Mengenal Penafsir Nusantara "Syekh Nawawi Al-Bantani"

Biografi Syeikh Nawawi Al-Bantani
Abu Abd Al-Muti’ Muhammad Nawawi ibnu Umar Al-Tanar Al-jawi Al-Bantani atau yang sering kita dan masyarakat dengar dengan nama Syeikh Nawawi Al-Bantani/Nawawi Banten. Syeikh Nawawi dilahirkan di kampung Tanara, Serang, Banten pada tahun 1813 M/1228 H. Pada tanggal 25 Syawwal 1314 H/29 Maret 1897 M. Syeikh Nawawi menghembuskan nafas yang terakhir kali yaitu pada saat berusia 84 tahun. Ia dimkmkan di Ma’la dekat dengan makam Siti Khadijah, Ummul Mukminin istri nabi. Sebagai tokoh kebanggan di Jawa khususnya daerah Bantern, umat Islam di desa Tanara, Tirtayasa Banten setiap Jum’at terakhir pada bulan Syawwal selalu diadakan Haul  untuk meperingati jejak peninggalan Syeikh Nawawi Al-Bantani.
Pada tahun kelahiranya, kesultanan Banten berada dalam periode terakhir yang pada waktu itu diperintah oleh Sultan Muhammad Rafiuddin (1813-1820).

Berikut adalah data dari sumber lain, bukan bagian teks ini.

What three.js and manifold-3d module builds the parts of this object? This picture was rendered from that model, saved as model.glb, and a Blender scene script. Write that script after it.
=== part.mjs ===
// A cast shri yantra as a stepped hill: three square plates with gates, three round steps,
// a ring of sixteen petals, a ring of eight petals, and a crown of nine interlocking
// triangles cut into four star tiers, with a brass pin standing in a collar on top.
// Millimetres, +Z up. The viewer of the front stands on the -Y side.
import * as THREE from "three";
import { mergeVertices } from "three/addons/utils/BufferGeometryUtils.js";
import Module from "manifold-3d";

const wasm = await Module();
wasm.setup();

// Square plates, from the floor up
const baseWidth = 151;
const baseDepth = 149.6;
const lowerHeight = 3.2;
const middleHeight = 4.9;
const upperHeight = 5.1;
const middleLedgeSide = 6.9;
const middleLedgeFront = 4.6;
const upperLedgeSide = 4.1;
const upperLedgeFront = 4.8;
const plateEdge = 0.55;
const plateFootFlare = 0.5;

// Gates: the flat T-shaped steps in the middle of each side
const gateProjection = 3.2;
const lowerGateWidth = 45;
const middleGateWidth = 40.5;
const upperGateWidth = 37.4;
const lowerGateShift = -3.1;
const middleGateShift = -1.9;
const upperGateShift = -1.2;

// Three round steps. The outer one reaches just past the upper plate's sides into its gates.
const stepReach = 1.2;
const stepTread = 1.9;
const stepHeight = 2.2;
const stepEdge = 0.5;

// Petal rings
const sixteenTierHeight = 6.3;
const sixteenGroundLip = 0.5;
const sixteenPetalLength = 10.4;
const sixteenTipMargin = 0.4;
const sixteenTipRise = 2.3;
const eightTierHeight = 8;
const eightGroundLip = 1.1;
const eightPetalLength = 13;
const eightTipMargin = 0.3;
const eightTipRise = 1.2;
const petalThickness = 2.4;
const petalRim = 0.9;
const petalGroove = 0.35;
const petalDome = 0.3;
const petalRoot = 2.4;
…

Pada tahun 1813 M, Belanda melalui gubernur Rafles memaksa Sultan Rafiuddin untuk menyerahkan kekuasaanya karena telah dianggap tidak dapat mengendalikan negara. Dengan memanfaatkan Sultan Rafiunddin yang sudah melemah kekuasaanya, Belanda secara betahap mengurangi peran Sultan dalam pemerintahaan Banten. Akhirnya pada tahun 1832, keraton secara resmi dipindahkan ke Serang dan struktur keresidenan pun dijabat seorang bupati yang yang diangkat oleh pemrintah belanda. Sejak saat itulah kerajaan Banten runtuh dan hanya tinggal sejarah.

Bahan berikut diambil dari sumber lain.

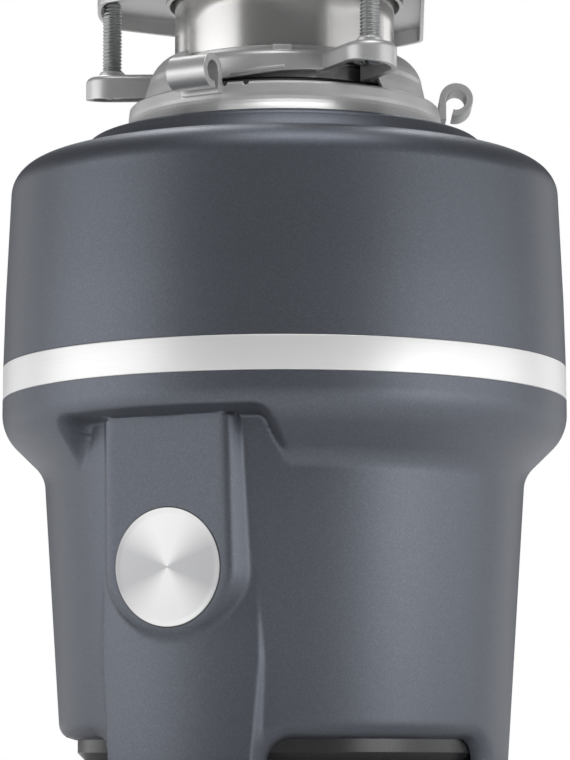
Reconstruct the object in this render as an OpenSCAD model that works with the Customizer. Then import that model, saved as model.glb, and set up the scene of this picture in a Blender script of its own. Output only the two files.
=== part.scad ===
// Kitchen garbage disposal, hung from its sink flange.
// Millimetres, +Z up. The origin is the centre of the standing face and the badge faces -Y.
// Places round the axis are given as azimuths: 0 is the badge side, and they grow towards +X.

/* [Casing] */
// Height of the sink's underside above the standing face
sink_h = 311; // [309:0.5:312]
// Largest radius of the casing, at the bulge under the trim band
bulge_r = 111.35; // [111:0.05:111.8]
// Radius of the upper shell just above the trim band
shell_r = 111.1; // [110.8:0.1:111.3]
// Wall of the two casing mouldings
wall = 3; // [2.4:0.2:3.2]
// Lower edge of the trim band
band_z = 144.4; // [143:0.2:146]
// Height of the trim band
band_h = 13.3; // [11:0.1:14]
// Thickness of the trim band
band_t = 0.8; // [0.6:0.1:0.9]

/* [Front panel] */
// Half the width of the pocket sunk into the shoulder
pocket_half_w = 45.5; // [42:0.5:48]
// Height of the pocket's ceiling
pocket_top_z = 137; // [135:0.5:138]
// Corner radius of the pocket
pocket_corner_r = 12; // [9:0.5:14]
// Half the width of the flat tongue that carries the badge
tongue_half_w = 24.5; // [23.5:0.5:26]
// Lean of the tongue's face from upright
tongue_lean = 2.4; // [1.5:0.1:3]
// Radius of the badge disc
badge_r = 22.4; // [20:0.2:22.6]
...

Di tengah-tengah suasana politik Banten pada masa itu, Syeikh Nawawi pada masa anak-anaknya tinggal bersama ayahnya yang menjabat sebagaia penghulu. Suatu jabatan pemerintahan dari belanda yang bertugas untuk mengurusi masalah-masalah agama Islam di daerah Tirtayasa, suatu jabatan yang tidak disetujui oleh Syeikh Nawawi saat itu
Ayahnya bernama Syeikh Umar, seorang pejabat penghulu yang memimpin masjid. Dari silsilahnya, Syeikh Nawawi merupakan keturunan kesultanan Yang ke-12 dari Maulana Syarif Hidayatullah (Sunan Gunung Jati, Cirebon) yaitu keturunan putra dari Maulana Hasanuddin (Sultan Banten I) yang bernama Sunyararas (Taj’ul Arsy). Nasabnya bersambung dengan nabi Muhammad melalui Imam Ja’far As-Shodiq, Imam Muhammad Al-Baqir, Imam Ali Zainal Abidin, Syiidina Hussein, Fatimah Azzahra.
Syeikh Nawawi mempelajari ilmu-ilmu dasar melalui ayahnya, ia juga belajar pada kyai Sahal, Seorang Ulama Banten. Kemudian ia berangkat ke Purwakarta untuk belajar kepada H.Yusuf . pada usia 15 tahun, ia mendapat kesempatan untuk pergi ke Mekkah menunaikan ibadah haji. Disana ia memanfaatkanya untuk belajar ilmu kalam, bahasa dan satra arab, ilmu tafsir dan terutama ilmu Fiqh. Setelah tiga tahun belajar di Mekkah ia kembali ke daerahnya pada tahun 1833 dengan khazanah ilmu yang tebilang relatif cukup lengkap utnuk membantu ayahnya mengajar para santri. Syeikh Nawawi yang sejak kecil telah menunjukan kecerdasanya langsung mendapat simpati dari masyarakat. Kedatanganya membuat pesantren yang dibina oleh ayahnya membludak dengan santri yang datang dari berbagai pelosok. Namun hanya beberapa tahun di daerahnya ia memutuskan untuk kembai berangkat ke Mekkah sesuai dengan impianya untuk menetap dan mukim di sana.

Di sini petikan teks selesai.